From the pain of the pandemic, new opportunities emerge for the UAE and the world
Few countries have experienced more change over the past 50 years than the UAE. In two generations, the country has gone from a small fishing and pearling center to one of the world’s major economic hubs. The economy is more than 35 times bigger than it was when the federation was founded in 1971. Back then, oil accounted for almost three-quarters of gross domestic product. Today, it constitutes less than a third, fueled by the rapid growth in trade, services, tourism, and technology.
This change was facilitated by internal stability, but it took place in a regional environment of extraordinary unrest and instability. The UAE is one of a few countries with no memory of a status quo. It has never rested on its laurels and has grown up around more risk and uncertainty than most. That the UAE now often ranks as the safest country in the world is one of its most notable achievements.
These conditions have created a robustness and agility in the UAE system and in the Emirati mindset that have proven particularly helpful in navigating the challenges the coronavirus disease (COVID-19) pandemic has brought to our economy, which is one of the most globally connected in the world.

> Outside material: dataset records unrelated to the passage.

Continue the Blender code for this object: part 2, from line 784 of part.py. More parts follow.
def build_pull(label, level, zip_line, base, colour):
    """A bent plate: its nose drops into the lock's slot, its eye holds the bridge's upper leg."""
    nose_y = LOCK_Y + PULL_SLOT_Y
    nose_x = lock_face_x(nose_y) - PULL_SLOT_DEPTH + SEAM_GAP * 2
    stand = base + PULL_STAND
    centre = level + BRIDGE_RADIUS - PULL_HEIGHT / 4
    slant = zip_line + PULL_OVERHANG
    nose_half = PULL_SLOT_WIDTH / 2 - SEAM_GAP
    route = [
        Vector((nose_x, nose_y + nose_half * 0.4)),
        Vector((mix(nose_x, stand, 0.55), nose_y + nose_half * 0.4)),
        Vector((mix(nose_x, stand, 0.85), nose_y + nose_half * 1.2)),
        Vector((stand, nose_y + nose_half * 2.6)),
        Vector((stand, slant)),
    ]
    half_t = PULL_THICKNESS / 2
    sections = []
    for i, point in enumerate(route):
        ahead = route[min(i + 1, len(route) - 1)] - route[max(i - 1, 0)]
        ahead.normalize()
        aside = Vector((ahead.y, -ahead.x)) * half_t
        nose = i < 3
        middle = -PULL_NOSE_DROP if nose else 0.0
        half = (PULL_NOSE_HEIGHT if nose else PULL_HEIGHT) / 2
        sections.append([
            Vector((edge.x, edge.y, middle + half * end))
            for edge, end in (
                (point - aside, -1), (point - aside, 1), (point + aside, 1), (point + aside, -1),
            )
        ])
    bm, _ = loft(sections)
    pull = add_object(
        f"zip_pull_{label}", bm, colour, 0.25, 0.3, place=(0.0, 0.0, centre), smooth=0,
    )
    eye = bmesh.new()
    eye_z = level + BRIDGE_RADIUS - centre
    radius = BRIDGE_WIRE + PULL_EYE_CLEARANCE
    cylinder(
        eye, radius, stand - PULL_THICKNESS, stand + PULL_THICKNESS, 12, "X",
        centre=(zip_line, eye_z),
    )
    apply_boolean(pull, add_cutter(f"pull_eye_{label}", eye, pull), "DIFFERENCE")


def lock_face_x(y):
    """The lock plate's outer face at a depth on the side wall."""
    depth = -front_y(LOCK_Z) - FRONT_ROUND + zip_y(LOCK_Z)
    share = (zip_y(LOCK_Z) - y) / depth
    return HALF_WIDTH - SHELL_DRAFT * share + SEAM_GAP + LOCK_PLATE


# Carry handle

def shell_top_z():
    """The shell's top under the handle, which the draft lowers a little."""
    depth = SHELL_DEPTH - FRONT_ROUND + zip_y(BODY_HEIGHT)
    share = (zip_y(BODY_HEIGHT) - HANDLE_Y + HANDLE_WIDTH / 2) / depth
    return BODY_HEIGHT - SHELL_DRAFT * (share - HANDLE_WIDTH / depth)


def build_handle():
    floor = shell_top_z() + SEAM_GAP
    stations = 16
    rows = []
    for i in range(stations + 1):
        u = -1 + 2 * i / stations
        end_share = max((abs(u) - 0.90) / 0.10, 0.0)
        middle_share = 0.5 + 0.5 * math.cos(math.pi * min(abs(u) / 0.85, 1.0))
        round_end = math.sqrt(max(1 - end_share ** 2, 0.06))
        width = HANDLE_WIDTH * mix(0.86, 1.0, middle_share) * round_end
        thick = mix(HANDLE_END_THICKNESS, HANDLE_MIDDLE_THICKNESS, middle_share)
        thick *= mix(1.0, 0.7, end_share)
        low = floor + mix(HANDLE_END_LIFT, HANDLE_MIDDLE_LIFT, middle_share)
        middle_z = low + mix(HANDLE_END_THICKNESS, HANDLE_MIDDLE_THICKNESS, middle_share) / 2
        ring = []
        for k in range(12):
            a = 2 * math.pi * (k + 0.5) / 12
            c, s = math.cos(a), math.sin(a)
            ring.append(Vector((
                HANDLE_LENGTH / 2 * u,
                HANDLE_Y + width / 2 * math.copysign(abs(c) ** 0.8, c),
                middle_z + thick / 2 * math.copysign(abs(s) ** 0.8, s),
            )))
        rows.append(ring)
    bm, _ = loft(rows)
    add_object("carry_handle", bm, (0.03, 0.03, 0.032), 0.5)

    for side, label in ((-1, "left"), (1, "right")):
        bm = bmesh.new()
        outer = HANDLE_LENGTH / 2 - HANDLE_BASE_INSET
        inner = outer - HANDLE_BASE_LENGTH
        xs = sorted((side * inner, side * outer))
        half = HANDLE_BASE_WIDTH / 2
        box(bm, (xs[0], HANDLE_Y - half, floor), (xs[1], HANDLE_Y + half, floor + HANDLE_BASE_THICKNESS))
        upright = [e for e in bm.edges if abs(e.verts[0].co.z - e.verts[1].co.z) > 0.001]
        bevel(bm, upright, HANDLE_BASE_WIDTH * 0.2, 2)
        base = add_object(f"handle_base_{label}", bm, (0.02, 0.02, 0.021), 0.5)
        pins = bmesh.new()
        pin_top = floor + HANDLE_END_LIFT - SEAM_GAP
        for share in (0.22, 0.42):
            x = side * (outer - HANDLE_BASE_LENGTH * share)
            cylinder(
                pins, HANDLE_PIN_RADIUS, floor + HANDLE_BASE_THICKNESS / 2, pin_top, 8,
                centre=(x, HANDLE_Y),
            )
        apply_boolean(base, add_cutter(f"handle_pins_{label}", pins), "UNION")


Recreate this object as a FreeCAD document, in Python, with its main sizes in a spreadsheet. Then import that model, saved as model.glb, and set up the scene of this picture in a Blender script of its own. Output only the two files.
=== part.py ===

As the UAE — and, indeed, the world — begins to readjust and reset amid the health, social, and economic fallout from the crisis, we should be mindful of the opportunity provided by COVID-19 to reflect on our lives and futures. This crisis has been a chance to look at problems in new ways — to look at what worked in our economies and what did not, and to take risks and try new things.
Seizing opportunities and making the most of new partnerships forged during the pandemic may help the world recover faster than some believe, and I am cautiously optimistic that this will be the case. For the UAE, I believe this coming decade will be a defining one and it will, to a large extent, determine what kind of country will exist on its 100th anniversary, in 2071.
The UAE will double down on the things that have contributed most to its success so far: Its openness, attractive business environment, respect for the rule of law, tolerance and diversity, and support for innovation. UAE policy and decision-makers are working tirelessly to ensure that the UAE is equipped to confront whatever the future throws at us.
The years ahead have the potential to be a golden era for the UAE — scientifically, culturally, economically, and politically. These last few months have given us an early indication: Past UAE investments in infrastructure and technology, made long before the pandemic, have given rise to COVID-19 treatments, tests, and vaccines developed or tested on UAE soil. The Hope probe to Mars, launched in July as the first ever Arab space mission, has offered a powerful prospect for the youth across the region, who long above all for education, inspiration, and opportunities. The UAE’s advanced technology industries, including space, need to continue to give them that hope.
The past months have been difficult, but the UAE is facing adversity the only way it knows how — by adapting, advancing and accelerating
Ahmed Al Sayegh
One must look no further for evidence of the UAE’s role in energizing the region’s youth than two historic achievements in recent weeks, including the landmark peace accord the UAE signed with Israel to usher in a new era of prosperity and cooperation in the region. Recognizing that our region’s youth deserve boundless opportunities and desire lasting change, the UAE took the bold initiative to establish relations with Israel to lead by example in forging peace. Moreover, the UAE’s successful startup of the region’s first peaceful nuclear power plant at Barakah illustrates our country’s commitment to acting as a constructive, responsible, and innovative global actor.
Throughout the COVID-19 crisis, the UAE has reinforced its position as a key humanitarian actor by providing and distributing medical aid to more than 118 countries and by opening the doors of the Dubai-based International Humanitarian City to hundreds of individuals affected by the pandemic.
Later this year, at the invitation of host Saudi Arabia, we will represent Gulf Cooperation Council countries at the G20 Riyadh Leaders’ Summit, which will gather the heads of state or government of the world’s largest economies. As the UAE’s Sherpa for the event, I have been privileged to represent the UAE government at a series of preliminary meetings — including, most recently, the third G20 Sherpa meeting in late September — as the G20 prepares for arguably the most important summit since its elevation to the leaders’ level during the heat of the global financial crisis.
The G20 has proved invaluable as a facilitator and enabler of multilateral cooperation between the world’s largest economies, helping maintain trade routes, keeping medical supplies flowing around the world during the worst of the pandemic, and coordinating efforts to provide stimulus packages for businesses and consumers. Through its participation in the G20 process, the UAE has been able to contribute to this joint effort. It has also been able to promote multilateral cooperation in other areas — such as championing women’s empowerment, addressing climate change, and investing in the Sustainable Development Goals — that coincide with some of the UAE’s priorities for the ongoing 75th session of the UN General Assembly.
This year has been one of the most challenging in recent memory, but it falls to us all to chart a path out of distress. It will be a slow and potentially lengthy process, but I hope the next three months will be better than the last three months, and so too the three months after that. And it is my belief that, when we look back at this moment in 10 years’ time, we should expect to see it as the beginning of an extraordinary decade of progress — for both the UAE and the world.
• Ahmed Al Sayegh is UAE Minister of State and UAE Sherpa for the G20.